Suriye'nin ticaret merkezi Halep iç savaşın tarafları açısından büyük stratejik öneme sahip ve 2012'den bu yana bölünmüş durumda.
Hükümet vilayetin batısını, isyancılar ise doğusunu elinde tutuyor. Bir çok mahalle ve tarihi yapılar sokak çatışmaları ve hava bombardımanları nedeniyle harabe halinde.
Hükümet güçlerinin Halep şehrinin kuzeyindeki kırsal bölgedeki ilerleyişi, Türkiye'den ikmal hattının kesilmesi ihtimalini artırdı.

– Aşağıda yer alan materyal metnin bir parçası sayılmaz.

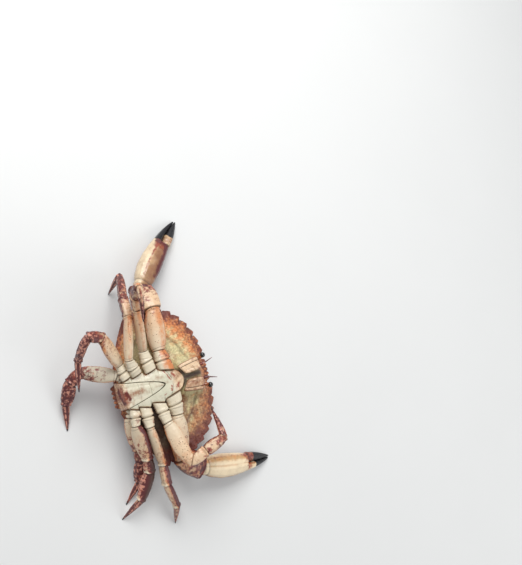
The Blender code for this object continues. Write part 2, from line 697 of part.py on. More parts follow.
def claw(side, places, directions, parent):
    """The hand with its fixed finger, and the movable finger beside it."""
    root = places[3]
    way = directions[3]
    length = LENGTHS[1][3]
    up = np.array([0.0, 0.0, 1.0])
    thick_axis = unit(up - (up @ way) * way)
    toward = np.cross(thick_axis, way)
    # The movable finger lies on the side nearer the mouth
    if side == "right":
        toward = -toward
    normal = unit(directions[2] + way)

    def rings(along, lower, upper, thick, sides=16, power=2.3):
        turn = (np.arange(sides) + 0.5) * 2 * math.pi / sides
        wide = np.sign(np.cos(turn)) * np.abs(np.cos(turn)) ** (2 / power)
        deep = np.sign(np.sin(turn)) * np.abs(np.sin(turn)) ** (2 / power)
        made = []
        for share, low, high, depth in zip(along, lower, upper, thick):
            centre = root + way * length * share + toward * (high - low) / 2
            half = (high + low) / 2
            made.append(centre + (wide * half)[:, None] * toward + (deep * depth / 2)[:, None] * thick_axis)
        return np.array(made)

    lower = CLAW_LOWER + FINGER_LOWER
    upper = CLAW_UPPER + FINGER_UPPER
    hand = rings(CLAW_ALONG + FINGER_ALONG, lower, upper, CLAW_THICK + FINGER_THICK)
    slide = ((places[3] + normal * GAP / 2 - hand[0]) @ normal) / (way @ normal)
    hand[0] += slide[:, None] * way
    points, faces = close_tube(hand)
    solid(f"{side}_cheliped_palm", points, faces, "claw", root, parent)
    thumb = rings(THUMB_ALONG, THUMB_LOWER, THUMB_UPPER, THUMB_THICK, sides=12)
    points, faces = close_tube(thumb)
    solid(f"{side}_cheliped_finger", points, faces, "finger", root + way * length * THUMB_ALONG[0], parent)


def stand_at_origin(body):
    """Move the whole crab so that the middle of its footprint is the origin."""
    bpy.context.view_layer.update()
    corners = []
    for child in body.children:
        if child.display_type == "WIRE":
            continue
        corners += [child.matrix_world @ vertex.co for vertex in child.data.vertices]
    corners = np.array(corners)
    middle = (corners.max(0) + corners.min(0)) / 2
    body.location.x -= middle[0]
    body.location.y -= middle[1]


def main():
    for old in list(bpy.data.objects):
        bpy.data.objects.remove(old)
    body = bpy.data.objects.new("crab", None)
    bpy.context.scene.collection.objects.link(body)
    body.rotation_euler = (0.0, 0.0, math.radians(HEADING))
    shell(body)
    sternum(body)
    abdomen(body)
    for side, sign in (("right", 1.0), ("left", -1.0)):
        mouthpart(f"maxilliped_{side}", sign, body)
        eye(f"eye_{side}", sign, body)
        antenna(f"antenna_{side}", sign, body)
        for pair in LENGTHS:
            limb(side, pair, body)
    stand_at_origin(body)


main()
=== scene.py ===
"""The looks of a life-size rock crab that lies on its back with its limbs spread.

Shapes are worked out in millimetres in the crab's own axes: forward towards its mouth, right
towards its right claw, and up out of its underside. Each piece is then turned and moved to the
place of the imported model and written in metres.
"""

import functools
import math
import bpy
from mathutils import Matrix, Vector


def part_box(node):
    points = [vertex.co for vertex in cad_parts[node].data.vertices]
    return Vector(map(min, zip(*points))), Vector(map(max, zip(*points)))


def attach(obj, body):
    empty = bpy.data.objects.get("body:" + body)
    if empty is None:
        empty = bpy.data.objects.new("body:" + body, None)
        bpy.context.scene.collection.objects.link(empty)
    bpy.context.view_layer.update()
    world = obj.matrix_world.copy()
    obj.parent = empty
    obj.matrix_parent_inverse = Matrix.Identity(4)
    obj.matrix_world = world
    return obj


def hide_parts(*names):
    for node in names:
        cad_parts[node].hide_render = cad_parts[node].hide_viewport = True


bl_info = {
    "name": "Rock Crab",
    "version": (1, 0, 0),
    "blender": (4, 5, 0),
    "location": "3D View > Sidebar > Crab",
    "description": "Builds a detailed rock crab around its packed model",
    "category": "Add Mesh",
}

import bpy
import numpy as np
from bpy.props import FloatProperty, FloatVectorProperty, PointerProperty

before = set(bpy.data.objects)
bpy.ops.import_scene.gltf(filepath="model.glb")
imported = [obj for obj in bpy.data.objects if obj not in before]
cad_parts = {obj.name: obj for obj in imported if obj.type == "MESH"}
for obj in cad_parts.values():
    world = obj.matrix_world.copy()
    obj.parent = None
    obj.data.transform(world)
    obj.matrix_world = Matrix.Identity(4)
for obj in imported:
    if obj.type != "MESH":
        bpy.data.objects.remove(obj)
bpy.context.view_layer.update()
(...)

Halep'in doğusunda 66 bin kişiye gıda yardımı yapan Mercy Corps adlı yardım kuruluşunun yöneticisi Dalia el Awqati "Şu anda Halep'e batıdan ulaşabiliyoruz ama bu koridor da çok tehlikeli hale geldi" dedi.
Halep kentinin nüfusu savaştan önce 2 milyonu aşıyordu, şu anda BM isyancıların elindeki doğu bölgelerinde 300 bin kişi kaldığını tahmin ediyor.
Türkiye'den gelen yardımların azalması sonucu Halep'de ekmek sıkıntısı başladığı ve yakıt fiyatlarının son iki hafta içinde iki misline çıktığı da bildiriliyor. Halep'in dış dünya ile bağlantısı henüz kesilmemişken imkanı olanlar göçmeye çalışıyor.
Türkiye'de Başbakan Yardımcısı Numan Kurtulmuş dün Halep'deki gelişmeler nedeniyle ülkeye en kötü ihtimalle 600 bin kişilik yeni bir göç dalgası olabileceğini söylemişti.